Despite fears of AI upending the education and the teaching profession, artificial education will be an extremely valuable tool to free up teachers from rote exercises to focus on the uniquely humanistic part of learning.

Journalism teacher and his students in University of Barcelona.

Journalism students at the Blanquerna University of Barcelona, Catalonia, Spain.

© Sergi Reboredo via ZUMA press
Julián de Zubiría Samper

-Analysis-

BOGOTÁ - Early in 2023, Microsoft tycoon Bill Gates included teaching among the professions most threatened by Artificial Intelligence (AI), arguing that a robot could, in principle, instruct as well as any school-teacher. While Gates is an undoubted expert in his field, one wonders how much he knows about teaching.
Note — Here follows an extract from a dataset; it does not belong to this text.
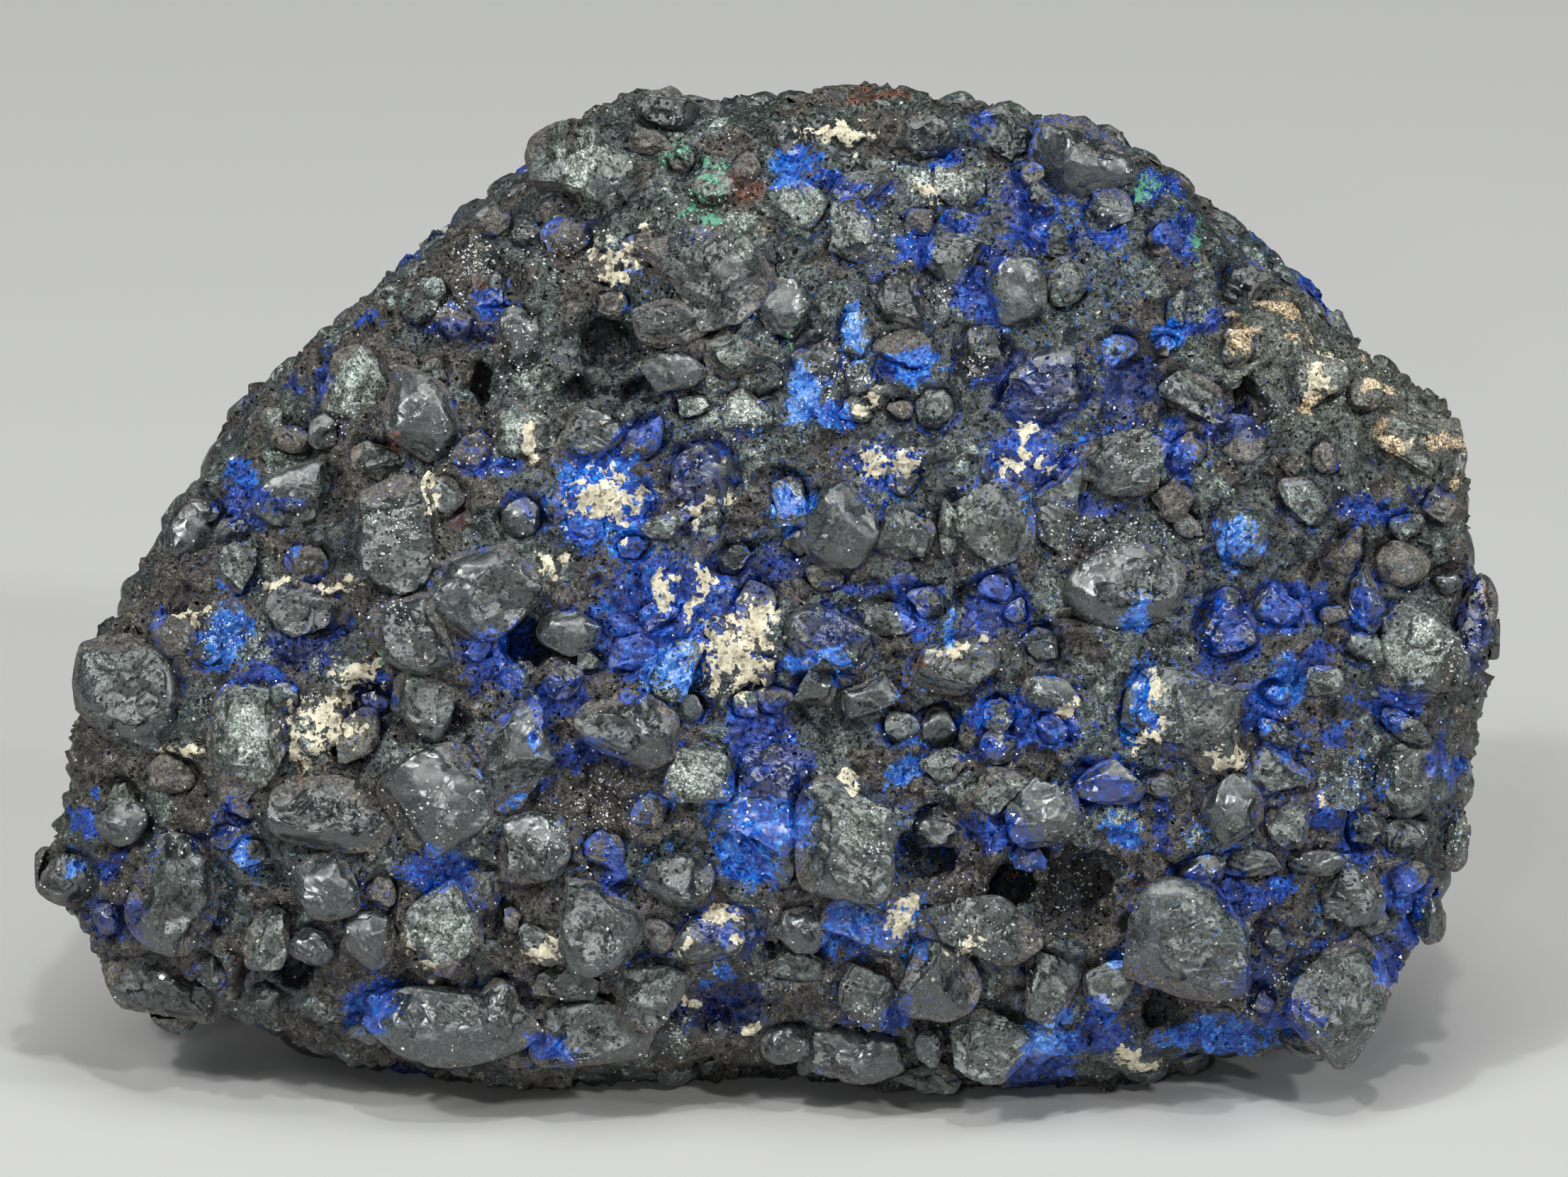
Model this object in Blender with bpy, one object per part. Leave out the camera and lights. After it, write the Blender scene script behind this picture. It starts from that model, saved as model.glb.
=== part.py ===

As an avowed believer in using technology to improve student results, Gates has argued for teachers to use more tech in classrooms, and to cut class sizes. But schools and countries that have followed his advice, pumping money into technology at school, or students who completed secondary schooling with the backing of the Bill and Melinda Gates Foundation have not attained the superlative results expected of the Gates recipe.

Thankfully, he had enough sense to add some nuance to his views, instead suggesting changes to teacher training that he believes could improve school results.

I agree with his view that AI can be a big and positive contributor to schooling. Certainly, technological changes prompt unease and today, something tremendous must be afoot if a leading AI developer, Geoffrey Hinton, has warned of its threat to people and society.

But this isn't the first innovation to upset people. Over 2,000 years ago, the philosopher Socrates wondered, in the Platonic dialogue Phaedrus, whether reading and writing wouldn't curb people's ability to reflect and remember. Writing might lead them to despise memory, he observed. In the 18th and 19th centuries, English craftsmen feared the machines of the Industrial Revolution would destroy their professions, producing lesser-quality items faster, and cheaper.

Their fears were not entirely unfounded, but it did not happen quite as they predicted. Many jobs disappeared, but others emerged and the majority of jobs evolved. Machines caused a fundamental restructuring of labor at the time, and today, AI will likely do the same with the modern workplace.

Many predicted that television, computers and online teaching would replace teachers, which has yet to happen. In recent decades, teachers have banned students from using calculators to do sums, insisting on teaching arithmetic the old way. It is the same dry and mechanical approach to teaching which now wants to keep AI out of the classroom.